The pamphlet he hands me is a good old-fashioned evangelical tract, with a graphic narrative of a mean-looking, balding, hairy-shouldered, wife-beater-clad, cigarillo-smoking trucker, who, while strolling through the parking lot of his favorite truck stop, comments on the "gutless idiot' with a "Jesus Saves" sticker. Well of course, a handsome, masculine man swings down from the rig, looking not unlike Johnny Cash on 'roids, and says "I heard what you said about Jesus being a sissy!" goes on to convert the two wayward truckers to the path of Muscular Christianity.
I have so many thought on this, I can hardly tell where to begin, but:
- Too old for comic books? How old do I look, exactly?
- When I was a kid, and in high school, these tracts occasionally circulated through my hands, Jesus-camper that I was. Even then I doubted their effectiveness as rhetorical tools, but Chick Publications of California still keeps pumping these things out. Do these things ever actually work to effect conversion? As conversion narratives, how do they fit historically (Erin Kelly, are you reading?)?
- The cultural work being done here is fascinating, particularly (and obviously) around constructions of masculinity, something I've been thinking about a lot since moving here to the mountains.
- A) The "It's a man's world" mentality of Duke, the hairy-shouldered trucker, is one of bravado and machismo, but is trumped by another version of masculinity, one that is decidedly clean-cut, understated, but buff as all get-out.
- B) The superior version is not obviously classed, as the clean-shaven, vitalis-coiffed trucker, but Duke, the Hairy-shouldered one, (and his scrawny sidekick Billy Joe) are clearly classed.
- C) When the Evangelist swoops down from his rig, he calls Duke, "Little fella" even though that character is heretofore depicted as a brawny man, so while more understated in his masculinity, the Evangelist is clearly establishing Christianity as a superior masculinity to other more ostentatiously brutalist masculinities.

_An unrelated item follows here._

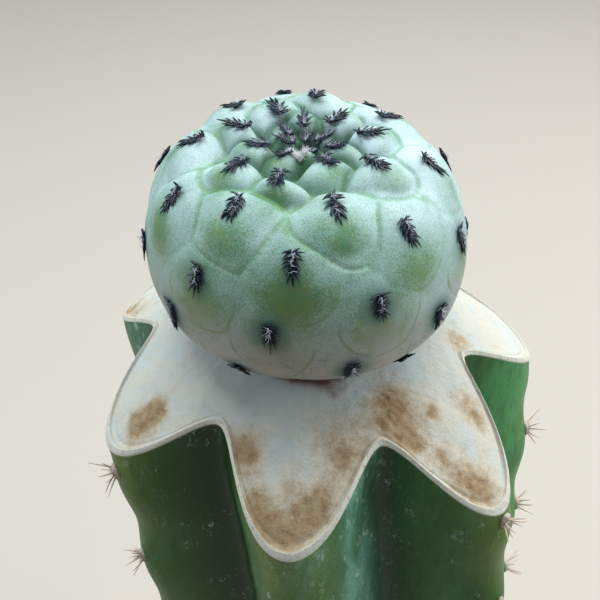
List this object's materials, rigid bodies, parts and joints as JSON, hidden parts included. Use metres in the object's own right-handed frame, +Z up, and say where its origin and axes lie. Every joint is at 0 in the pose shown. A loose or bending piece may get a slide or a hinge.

- D) The notion that Christianity needs to be defended against charges of effeminacy at all strikes me as being a particularly curious move. I get that historical discourse around Christ's body often participates in reading that body as feminised, but the "sissy" moniker strikes me as raising a spectre of homoeroticism that would likely strike the tract's distributors in deeply uncomfortable ways. It is all elided so quickly, and established in the title, THE SISSY?, by picturing Duke, our hairy trucker, next to that question.
- In the end, as much as my own past is implicated here, I found the whole thing to be almost amusing in its hubris. I wonder if someone like me, someone not afraid of being a sissy, for example, can ever be an audience vulnerable to this sort of rhetoric. Clearly, the student who handed me this thought I would be.